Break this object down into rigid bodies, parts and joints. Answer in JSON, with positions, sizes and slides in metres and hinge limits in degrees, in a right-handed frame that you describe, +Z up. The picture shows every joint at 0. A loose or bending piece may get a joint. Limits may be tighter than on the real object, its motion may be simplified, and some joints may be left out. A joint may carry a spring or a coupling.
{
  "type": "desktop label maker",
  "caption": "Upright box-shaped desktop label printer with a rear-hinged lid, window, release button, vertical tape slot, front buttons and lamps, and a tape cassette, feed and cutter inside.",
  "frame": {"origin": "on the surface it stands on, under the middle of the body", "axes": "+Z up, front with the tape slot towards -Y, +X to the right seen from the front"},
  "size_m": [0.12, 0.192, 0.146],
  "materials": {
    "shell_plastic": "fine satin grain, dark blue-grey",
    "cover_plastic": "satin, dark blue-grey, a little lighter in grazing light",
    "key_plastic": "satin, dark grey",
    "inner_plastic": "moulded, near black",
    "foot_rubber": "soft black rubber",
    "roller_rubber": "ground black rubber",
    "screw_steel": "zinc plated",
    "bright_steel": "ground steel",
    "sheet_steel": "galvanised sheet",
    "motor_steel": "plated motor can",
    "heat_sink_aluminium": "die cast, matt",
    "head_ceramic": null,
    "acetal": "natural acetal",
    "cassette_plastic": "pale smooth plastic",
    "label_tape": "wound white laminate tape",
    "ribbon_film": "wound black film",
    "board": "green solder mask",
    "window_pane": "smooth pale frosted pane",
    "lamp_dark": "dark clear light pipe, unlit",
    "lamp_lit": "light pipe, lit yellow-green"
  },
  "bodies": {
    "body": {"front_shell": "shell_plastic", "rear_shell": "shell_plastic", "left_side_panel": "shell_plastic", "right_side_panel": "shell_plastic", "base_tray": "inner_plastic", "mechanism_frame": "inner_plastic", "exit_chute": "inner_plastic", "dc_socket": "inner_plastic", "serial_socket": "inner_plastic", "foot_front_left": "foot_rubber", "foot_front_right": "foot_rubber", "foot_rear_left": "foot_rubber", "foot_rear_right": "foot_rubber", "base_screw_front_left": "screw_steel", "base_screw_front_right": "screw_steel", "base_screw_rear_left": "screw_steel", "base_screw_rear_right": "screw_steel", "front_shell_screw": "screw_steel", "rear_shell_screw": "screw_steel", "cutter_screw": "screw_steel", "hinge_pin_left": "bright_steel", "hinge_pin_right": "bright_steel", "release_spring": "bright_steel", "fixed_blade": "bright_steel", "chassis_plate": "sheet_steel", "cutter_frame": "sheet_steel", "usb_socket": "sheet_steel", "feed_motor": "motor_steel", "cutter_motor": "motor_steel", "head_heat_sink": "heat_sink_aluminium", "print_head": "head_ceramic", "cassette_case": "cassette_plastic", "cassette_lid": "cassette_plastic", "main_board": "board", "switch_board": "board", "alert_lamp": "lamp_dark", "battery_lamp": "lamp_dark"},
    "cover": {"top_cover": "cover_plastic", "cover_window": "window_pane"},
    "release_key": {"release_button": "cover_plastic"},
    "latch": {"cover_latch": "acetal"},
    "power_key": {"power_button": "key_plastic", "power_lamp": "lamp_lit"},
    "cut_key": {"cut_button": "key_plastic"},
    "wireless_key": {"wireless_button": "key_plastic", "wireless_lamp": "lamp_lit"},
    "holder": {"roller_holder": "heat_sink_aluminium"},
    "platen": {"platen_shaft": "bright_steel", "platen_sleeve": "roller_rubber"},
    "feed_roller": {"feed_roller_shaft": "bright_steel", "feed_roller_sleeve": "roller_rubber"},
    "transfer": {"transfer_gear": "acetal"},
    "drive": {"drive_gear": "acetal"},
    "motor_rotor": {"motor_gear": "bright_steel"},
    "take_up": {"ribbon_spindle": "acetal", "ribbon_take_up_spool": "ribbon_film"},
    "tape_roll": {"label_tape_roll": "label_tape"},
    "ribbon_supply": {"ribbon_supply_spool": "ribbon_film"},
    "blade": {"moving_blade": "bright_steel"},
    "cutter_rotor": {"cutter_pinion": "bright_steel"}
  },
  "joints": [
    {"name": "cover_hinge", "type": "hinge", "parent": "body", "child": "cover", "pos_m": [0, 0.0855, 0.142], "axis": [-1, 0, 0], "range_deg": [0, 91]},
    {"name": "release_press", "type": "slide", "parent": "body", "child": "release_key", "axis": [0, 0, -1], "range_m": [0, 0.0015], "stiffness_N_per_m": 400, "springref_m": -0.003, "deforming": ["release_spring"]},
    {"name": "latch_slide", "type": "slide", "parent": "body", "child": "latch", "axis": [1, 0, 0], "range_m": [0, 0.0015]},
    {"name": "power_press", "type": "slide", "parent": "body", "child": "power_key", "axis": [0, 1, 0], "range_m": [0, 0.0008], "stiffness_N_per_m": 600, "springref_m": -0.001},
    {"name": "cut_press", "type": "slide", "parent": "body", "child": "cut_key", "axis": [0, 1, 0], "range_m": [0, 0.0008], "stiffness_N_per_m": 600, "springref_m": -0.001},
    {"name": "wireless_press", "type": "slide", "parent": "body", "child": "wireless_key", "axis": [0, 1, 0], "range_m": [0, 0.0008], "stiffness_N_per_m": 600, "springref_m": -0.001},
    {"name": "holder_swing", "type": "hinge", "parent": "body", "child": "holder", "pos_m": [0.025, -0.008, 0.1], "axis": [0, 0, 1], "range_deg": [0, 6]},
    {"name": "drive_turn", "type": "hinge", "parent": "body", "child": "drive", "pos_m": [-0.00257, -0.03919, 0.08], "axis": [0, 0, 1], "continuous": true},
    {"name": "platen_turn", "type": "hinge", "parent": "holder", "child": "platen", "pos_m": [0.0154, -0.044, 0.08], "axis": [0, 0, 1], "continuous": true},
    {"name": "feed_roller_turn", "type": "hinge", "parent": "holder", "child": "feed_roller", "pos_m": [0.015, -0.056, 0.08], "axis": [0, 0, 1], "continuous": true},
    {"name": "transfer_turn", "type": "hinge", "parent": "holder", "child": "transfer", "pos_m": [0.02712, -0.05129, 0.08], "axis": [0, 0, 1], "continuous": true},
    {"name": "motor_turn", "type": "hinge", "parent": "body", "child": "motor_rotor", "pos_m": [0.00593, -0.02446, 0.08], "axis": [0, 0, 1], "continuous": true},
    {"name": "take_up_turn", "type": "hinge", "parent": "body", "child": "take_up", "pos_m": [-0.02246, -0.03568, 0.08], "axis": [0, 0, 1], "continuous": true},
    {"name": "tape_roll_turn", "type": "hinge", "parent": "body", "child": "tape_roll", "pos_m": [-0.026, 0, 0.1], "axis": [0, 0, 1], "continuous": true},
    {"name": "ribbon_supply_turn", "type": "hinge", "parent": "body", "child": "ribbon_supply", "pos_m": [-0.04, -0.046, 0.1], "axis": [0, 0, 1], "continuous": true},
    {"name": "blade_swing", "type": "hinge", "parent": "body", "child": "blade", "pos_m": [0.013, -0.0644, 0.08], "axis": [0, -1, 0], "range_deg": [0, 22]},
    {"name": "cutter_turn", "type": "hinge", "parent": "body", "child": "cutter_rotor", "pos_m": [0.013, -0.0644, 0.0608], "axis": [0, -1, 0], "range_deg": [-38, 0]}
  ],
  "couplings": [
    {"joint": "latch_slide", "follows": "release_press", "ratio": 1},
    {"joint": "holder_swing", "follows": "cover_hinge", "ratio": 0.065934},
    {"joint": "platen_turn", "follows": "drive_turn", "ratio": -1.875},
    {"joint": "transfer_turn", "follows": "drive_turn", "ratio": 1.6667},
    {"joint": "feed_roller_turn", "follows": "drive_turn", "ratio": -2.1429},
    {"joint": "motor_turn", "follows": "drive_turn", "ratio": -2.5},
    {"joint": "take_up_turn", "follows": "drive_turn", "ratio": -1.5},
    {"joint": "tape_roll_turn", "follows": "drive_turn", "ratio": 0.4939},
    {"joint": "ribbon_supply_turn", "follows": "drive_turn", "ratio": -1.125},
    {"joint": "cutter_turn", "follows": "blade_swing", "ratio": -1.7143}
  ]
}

+++

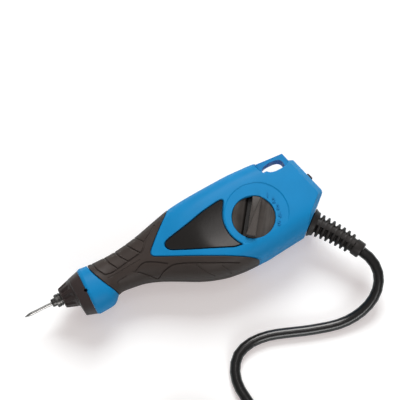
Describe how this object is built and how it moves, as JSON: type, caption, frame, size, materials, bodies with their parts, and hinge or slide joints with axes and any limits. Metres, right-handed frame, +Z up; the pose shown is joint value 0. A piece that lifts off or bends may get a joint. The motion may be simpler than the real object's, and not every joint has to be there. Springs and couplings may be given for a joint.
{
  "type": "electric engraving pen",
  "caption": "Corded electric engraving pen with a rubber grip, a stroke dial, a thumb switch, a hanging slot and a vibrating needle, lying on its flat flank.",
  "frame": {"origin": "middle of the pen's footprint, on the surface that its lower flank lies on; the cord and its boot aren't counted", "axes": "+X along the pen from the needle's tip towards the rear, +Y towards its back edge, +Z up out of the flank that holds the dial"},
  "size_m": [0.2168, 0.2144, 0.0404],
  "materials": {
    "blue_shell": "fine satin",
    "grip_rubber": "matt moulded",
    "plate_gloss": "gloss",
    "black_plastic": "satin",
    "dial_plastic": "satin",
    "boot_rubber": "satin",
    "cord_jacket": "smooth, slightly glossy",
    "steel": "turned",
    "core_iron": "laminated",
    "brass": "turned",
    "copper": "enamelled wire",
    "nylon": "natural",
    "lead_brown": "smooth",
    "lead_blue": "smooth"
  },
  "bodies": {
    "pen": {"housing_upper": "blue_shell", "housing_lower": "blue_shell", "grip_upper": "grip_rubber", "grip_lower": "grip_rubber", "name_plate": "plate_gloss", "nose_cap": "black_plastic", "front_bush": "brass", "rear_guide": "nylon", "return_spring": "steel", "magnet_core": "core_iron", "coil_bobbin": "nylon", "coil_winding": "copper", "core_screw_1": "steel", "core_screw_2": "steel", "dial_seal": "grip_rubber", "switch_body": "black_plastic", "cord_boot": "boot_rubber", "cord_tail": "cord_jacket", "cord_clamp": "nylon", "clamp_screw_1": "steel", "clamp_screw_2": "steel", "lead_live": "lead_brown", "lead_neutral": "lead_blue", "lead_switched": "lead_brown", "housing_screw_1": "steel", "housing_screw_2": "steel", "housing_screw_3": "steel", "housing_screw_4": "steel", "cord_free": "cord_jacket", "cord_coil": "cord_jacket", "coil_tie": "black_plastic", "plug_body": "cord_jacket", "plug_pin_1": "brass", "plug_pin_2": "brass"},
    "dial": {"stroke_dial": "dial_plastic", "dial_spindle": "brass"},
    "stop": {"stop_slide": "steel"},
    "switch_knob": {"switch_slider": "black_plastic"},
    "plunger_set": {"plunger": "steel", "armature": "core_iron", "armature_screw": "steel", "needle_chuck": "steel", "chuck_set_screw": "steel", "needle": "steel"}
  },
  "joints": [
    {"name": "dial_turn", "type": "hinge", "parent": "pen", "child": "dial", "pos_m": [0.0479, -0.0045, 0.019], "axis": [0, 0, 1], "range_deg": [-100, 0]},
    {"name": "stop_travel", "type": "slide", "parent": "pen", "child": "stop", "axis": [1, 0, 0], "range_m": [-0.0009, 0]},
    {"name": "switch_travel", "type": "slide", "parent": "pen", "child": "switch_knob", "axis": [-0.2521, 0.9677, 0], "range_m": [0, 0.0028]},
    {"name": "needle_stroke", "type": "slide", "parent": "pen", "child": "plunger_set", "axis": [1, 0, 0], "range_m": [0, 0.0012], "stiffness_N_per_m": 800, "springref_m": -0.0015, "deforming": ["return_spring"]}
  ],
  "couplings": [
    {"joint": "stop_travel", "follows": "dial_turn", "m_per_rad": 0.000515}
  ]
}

+++

§ **Exercise**:
Pick out all lines from the data above in which the word "bodies" appears.

§ **Problem solution**:
Break this object down into rigid bodies, parts and joints. Answer in JSON, with positions, sizes and slides in metres and hinge limits in degrees, in a right-handed frame that you describe, +Z up. The picture shows every joint at 0. A loose or bending piece may get a joint. Limits may be tighter than on the real object, its motion may be simplified, and some joints may be left out. A joint may carry a spring or a coupling.
  "bodies": {
Describe how this object is built and how it moves, as JSON: type, caption, frame, size, materials, bodies with their parts, and hinge or slide joints with axes and any limits. Metres, right-handed frame, +Z up; the pose shown is joint value 0. A piece that lifts off or bends may get a joint. The motion may be simpler than the real object's, and not every joint has to be there. Springs and couplings may be given for a joint.
  "bodies": {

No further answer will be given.